Dr Aseem Malhotra: We need a healthy dose of lifestyle medicine
I recently saw a woman in her early sixties who was terrified because her GP had told her that her cholesterol was high. “Congratulations,” I said. “That will probably help you live longer.” She left smiling. It is little wonder she had been scared. For decades,governments have issued “low fat” dietary advice, while consumption of sugars and refined carbohydrates has soared. The result has been twin epidemics of type 2 diabetes and obesity – and a bloated medical bill to match. The time has come for an urgent overhaul.
There is no association between so-called “bad cholesterol” and cardiovascular disease in the over-60s. In fact, if you consider all causes of death, the trend is for fewer deaths the higher the cholesterol. One explanation is that cholesterol is involved in immune system protection against potentially fatal gastrointestinal and respiratory infections and possibly even cancer.
So while there is a risk of higher cholesterol in the development of cardiovascular disease, official insistence on lowering it by drug or diet as an end in itself has been entirely misplaced. As Dr John Abramson from the Harvard School of Public Health points out, cholesterol is one of the most vital molecules “and to think you can radically pull this out of the body and not have consequences is ridiculous. It’s such bad science.”
Even the American scientist Ancel Keys, architect of the original study that identified consumption of saturated fat as one of the major drivers of heart disease, changed his tune, noting three decades after his study that “I’ve come to think that cholesterol is not as important as we used to think it was.” But the dietary guidelines that his research led to, and the multi-billion-dollar cholesterol-lowering drug industry, remain in place.
The truth is that the most important risk factor for heart attacks in young men is insulin resistance. It’s implicated in the development of high blood pressure and is also a precursor to type 2 diabetes. Why do most people not know about this? Perhaps because the solution to dealing with it is simple, cheap and dramatic.
Only last week I saw a woman in her late sixties who was diagnosed with type 2 diabetes a quarter of a century ago. She had been on insulin injections for the past 17 years. But recently, after reading reports that type 2 diabetes is a condition of carbohydrate intolerance, she changed her diet. “What did you stop eating?” I asked her. “Bread, rice, and sugar,” she answered with a beaming grin. “But now I can enjoy eating cheese and butter again.” She no longer requires her 80 units of insulin.

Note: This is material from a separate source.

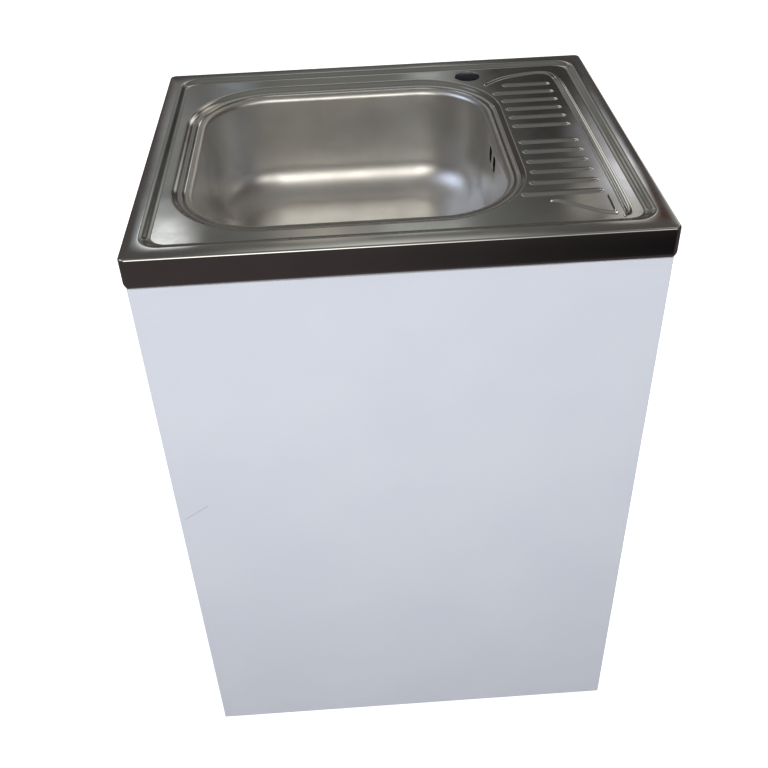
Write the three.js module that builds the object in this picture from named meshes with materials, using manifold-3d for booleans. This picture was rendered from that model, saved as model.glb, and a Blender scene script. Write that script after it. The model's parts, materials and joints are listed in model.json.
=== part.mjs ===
// Kitchen sink unit: a lay-on pressed steel sink with drainer, on a white board cabinet with one
// full-height door, a basket waste with overflow, and a bottle trap.
// Millimetres, +Z up. The origin is the middle of the footprint on the floor; the door faces -Y.

import * as THREE from "three";
import { mergeVertices } from "three/addons/utils/BufferGeometryUtils.js";
import Module from "manifold-3d";

const wasm = await Module();
wasm.setup();

// ---------------------------------------------------------------- driving dimensions

// Overall
const UNIT_WIDTH = 600;
const UNIT_DEPTH = 520;
const UNIT_HEIGHT = 850;
const TOUCH_GAP = 0.3;                  // between pieces that rest on or pass through each other
const ROUND = 24;                       // sides of big rounds, of pins and of small rounds
const PIN_ROUND = 16;
const SMALL_ROUND = 12;

// Pressed deck
const SHEET = 0.8;
const SKIRT_HEIGHT = 38;
const EDGE_RADIUS = 2.5;
const DECK_CORNER_RADIUS = 8;
const HEM_TUCK = 2.8;                   // how far the skirt's lower hem turns in
const HEM_HEIGHT = 7;
const RIM_SIDE = 16;
const RIM_FRONT = 22;
const RIM_REAR = 17;
const FIELD_DEPTH = 4;                  // sunk field below the rim
const FIELD_SLOPE = 13;
const FIELD_RADIUS = 26;
const FUNNEL_DEPTH = 9;                 // ledge round the bowl below the rim
const FUNNEL_SIDE = 24.5;               // funnel's outer line beyond the bowl's wall, left
const FUNNEL_DRAINER = 22;              // the same, on the drainer side
const FUNNEL_FRONT = 27.5;
const FUNNEL_REAR = 28.5;
const FUNNEL_RADIUS = 115;
const LEDGE_OUTER = 15;                 // flat ledge round the bowl, from the bowl's wall outwards
const LEDGE_INNER = 8;
const CORNER_STEPS = 8;

// Bowl
const BOWL_WIDTH = 375;
const BOWL_LENGTH = 359;
const BOWL_DEPTH = 150;                 // rim to floor
const BOWL_RADIUS = 88;
const BOWL_LEFT_MARGIN = 62.5;          // bowl's left wall in from the deck's left edge
const BOWL_Y = -1;
const BOWL_ROLL = 7.5;                  // rounded edge at the opening
const BOWL_DRAFT = 5;                   // inward lean of the wall over its height
const BOWL_FOOT_RADIUS = 42;
const BOWL_FLANGE = 12;                 // flange under the deck's ledge, from the bowl's wall outwards
const BOWL_CURVE_STEPS = 4;
const OVERFLOW_SIZE = 20;
const OVERFLOW_PITCH = 30;
const OVERFLOW_Y = 10.5;
const OVERFLOW_BELOW_RIM = 40;
const OVERFLOW_CORNER = 6;

// Drainer
const RIB_PITCH = 27.5;
const RIBS_PER_GROUP = 6;
const RIB_GROUP_GAP = 49;
const RIB_WIDTH = 13;
const RIB_HEIGHT = 1.8;
const RIB_SIDES = 10;
const RIB_END_STEPS = 3;
const RIB_TO_BEAD = 15;                 // ribs' right ends in from the bead's middle
const RIB_TO_FUNNEL = 4;
const RIBS_Y = 4;
const REAR_RIB_START = 0.22;            // the rear rib starts late: its share of the drainer's width
const BEAD_HEIGHT = 2.2;
const BEAD_INSET = 16;                  // bead's middle in from the field's flat right edge
const DRAINER_START = 10.5;             // ridges' places are counted from here, off the bowl's right wall
const RIDGE_STEPS = 3;
const RIDGE_SIDES = 8;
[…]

The management of type 2 diabetes has been upside down for decades. The perception is that it is a chronic, irreversible condition. As such it is treated with drugs that cost hundreds of millions of pounds, and which marginally reduce the complications of kidney problems, eye and nerve disease, but have no impact on heart attacks, stroke or death. Furthermore, side effects of these medications contribute to 100,000 emergency room visits a year in the US alone.
How many patients are explicitly given this information? Too few. Instead, as the BMJ pointed out in 2013, the drug industry’s business plan for diabetes is “recruit tame diabetologists, [and] massage them with cash ”.
When doctors have to make clinical decisions based upon biased information corrupted by commercial influence, we cannot claim to practice ethical medicine. When I wrote an article pointing out that it was wrong not to tell patients that inserting a heart stent for stable angina does not prevent heart attacks and prolong life, I received a supportive email from a colleague. “Many interventional cardiologists would privately agree with you but find your message in public uncomfortable,” he wrote. “There’s a whole industry of people whose livelihoods are dependent on invasive cardiology.”
Perhaps the most sobering conclusion about medical research was reached by John Ioannidis, professor of medicine and health policy at Stanford University. He concluded, in a paper published more than 10 years ago, that most published medical research is likely to be false. “The greater the financial interests in a given field,” he noted, “the less likely the research findings are to be true.”
It was Ioannidis who, in a separate analysis, compared exercise with drugs in the treatment of heart disease, rehabilitation after stroke, treatment of heart failure and prevention of type 2 diabetes. The benefits were similar. In a documentary film I’ve co-produced (The Big Fat Fix, thebigfatfix.com) we discover why, in the tiny Italian village of Pioppi, average life expectancy remains close to 90. A combination of eating well with the right type of exercise and stress reduction is not only a powerful treatment of chronic disease; it may also slow down the ageing process.
It is time for our healthcare systems, like the NHS, to incorporate this lifestyle medicine. Not only is it cheap, but it also comes without side effects. Good health does not come out of a medicine bottle. As the heart transplant surgeon Christiaan Barnard said: “I have saved the lives of 150 people from heart transplantations. If I had focused on preventive medicine earlier, I would have saved 150 million.”
Aseem Malhotra is a NHS cardiologist and member of the board of trustees of the King’s Fund
Graham
2 comments:
Interesting, informative and certainly gives something to think about.
Great article and very interesting to read how changing one's diet can make a world of difference.
The best thing I ever did was go to a Naturopath Dr. for healthy options to a concern I was having.